It is also possible to do a histrogram of a quantitative variable:

ggplot(data = midwest, mapping = aes(x = popdensity)) + 
  geom_histogram()

## `stat_bin()` using `bins = 30`. Pick better value with `binwidth`.

You can adjust the binwidth directly:

ggplot(data = midwest, mapping = aes(x = popdensity)) + 
  geom_histogram(binwidth = 1000)

Examples

With more than two groups, histograms are difficult to interpret due to overlap. Instead, use the geom_density to create a density plot for popdensity for each state. The final plot should look similar to this:
Using geom_boxplot, create boxplots with popdensity as the y variable and state as the x variable. Bonus: facet this plot by the variable inmetro.

Plot Customization

There are many many ways to adjust the look of the plot, I will discuss a few that are common.

Change axes

Axes are something that are commonly altered, particularly to give them a good name and also to alter the values shown on the axes. These are generally done with scale_x_* and scale_y_* where * is a filler based on the type of variable on the axes.

For example:

ggplot(data = midwest, mapping = aes(x = popdensity, y = percollege, color = state)) +
  geom_point() + 
  scale_x_continuous("Population Density") + 
  scale_y_continuous("Percent College Graduates")

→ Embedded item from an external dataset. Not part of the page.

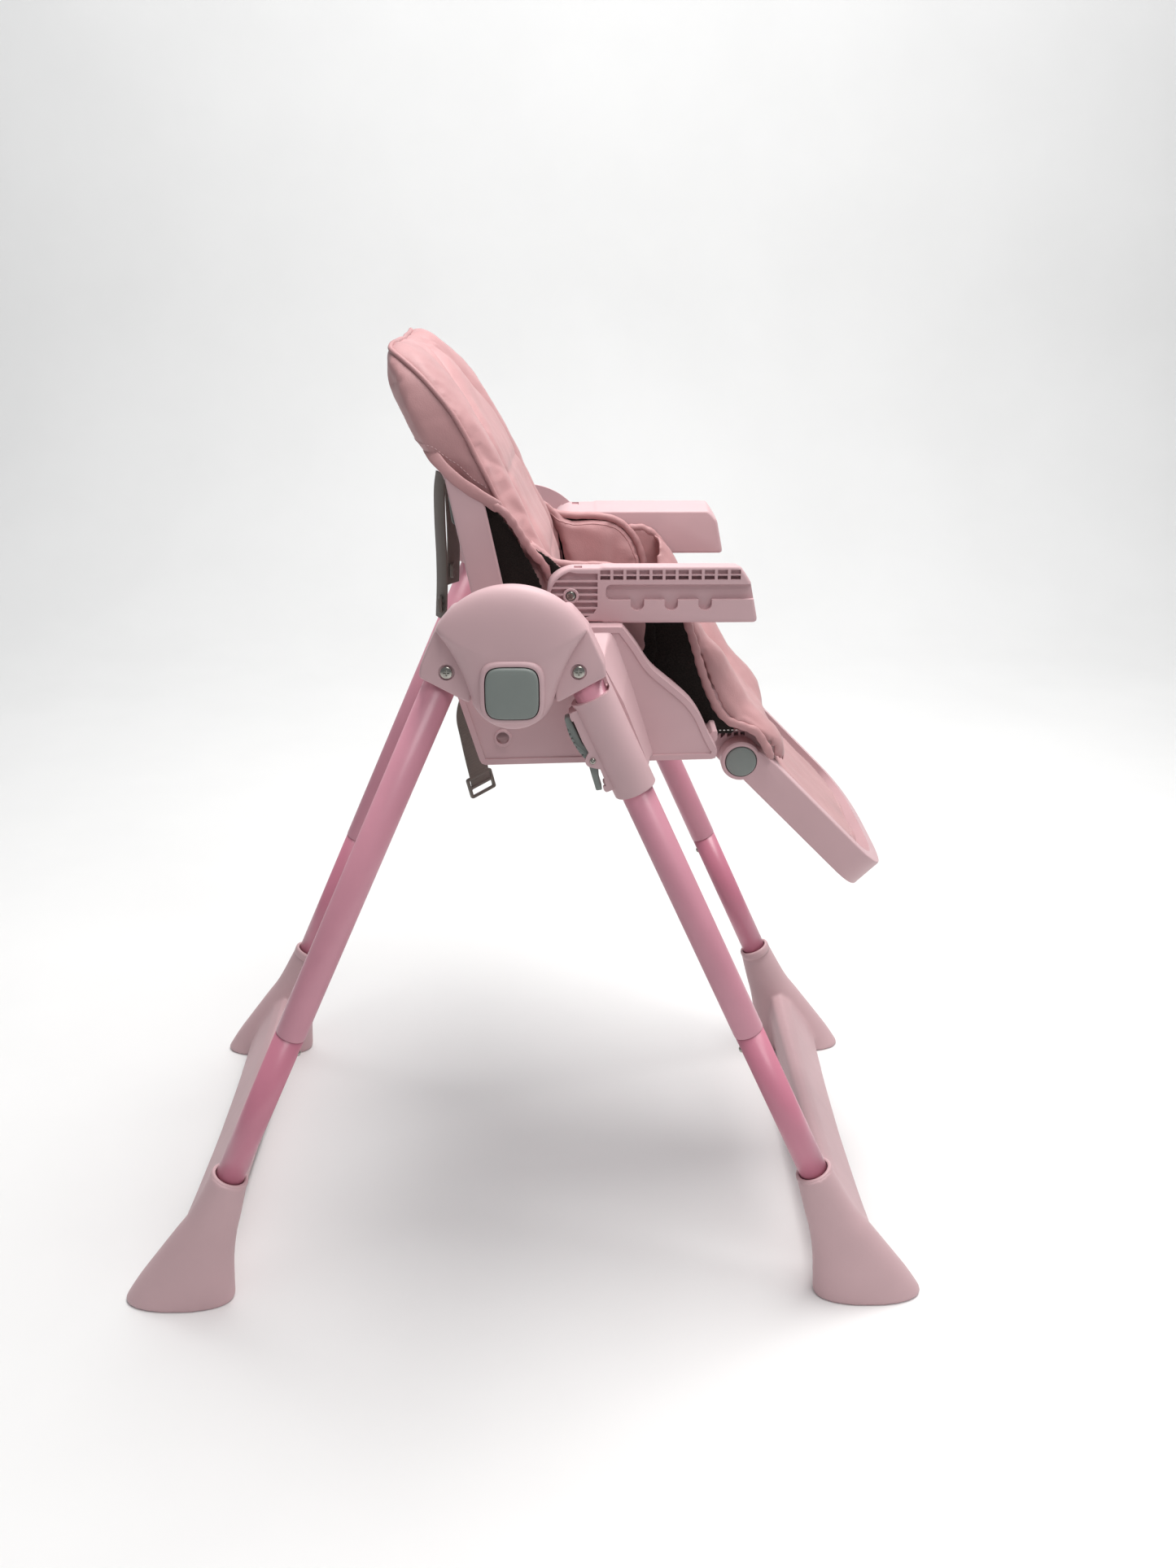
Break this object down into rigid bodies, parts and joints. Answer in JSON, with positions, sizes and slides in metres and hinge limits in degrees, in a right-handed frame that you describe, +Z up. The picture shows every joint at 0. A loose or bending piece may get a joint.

To change the legend title, the scale_color_discrete command can be used to adjust the color aesthetic and the variable is discrete.

ggplot(data = midwest, mapping = aes(x = popdensity, y = percollege, color = state)) +
  geom_point() + 
  scale_x_continuous("Population Density") + 
  scale_y_continuous("Percent College Graduates") + 
  scale_color_discrete("State")

we can also alter the breaks showing on the x-axis.

ggplot(data = midwest, mapping = aes(x = popdensity, y = percollege, color = state)) +
  geom_point() + 
  scale_x_continuous("Population Density", breaks = seq(0, 80000, 20000)) + 
  scale_y_continuous("Percent College Graduates") + 
  scale_color_discrete("State")

Zoom in on plot

You’ll notice that there are outliers in this scatterplot due to larger population density values for some counties. It may be of interest to zoom in on the plot. The plot can be zoomed in by using the coord_cartesian command as follows.

ggplot(data = midwest, mapping = aes(x = popdensity, y = percollege, color = state)) +
  geom_point() + 
  scale_x_continuous("Population Density") + 
  scale_y_continuous("Percent College Graduates") + 
  scale_color_discrete("State") + 
  coord_cartesian(xlim = c(0, 15000))

Note: This can also be achieved using the xlim argument to scale_x_continuous above, however this will cause some points to not be plotted. In this case it would not be a huge deal, however, if we plotted the smooth lines from before you can see the difference.

ggplot(data = midwest, mapping = aes(x = popdensity, y = percollege, color = state)) +
  geom_point() + 
  geom_smooth(se = FALSE) +
  scale_x_continuous("Population Density") + 
  scale_y_continuous("Percent College Graduates") + 
  scale_color_discrete("State") + 
  coord_cartesian(xlim = c(0, 15000))

ggplot(data = midwest, mapping = aes(x = popdensity, y = percollege, color = state)) +
  geom_point() + 
  geom_smooth(se = FALSE) +
  scale_x_continuous("Population Density", limits = c(0, 15000)) + 
  scale_y_continuous("Percent College Graduates") + 
  scale_color_discrete("State")

## Warning: Removed 16 rows containing non-finite values (stat_smooth).

## Warning: Removed 16 rows containing missing values (geom_point).

Last updated on Feb 1, 2021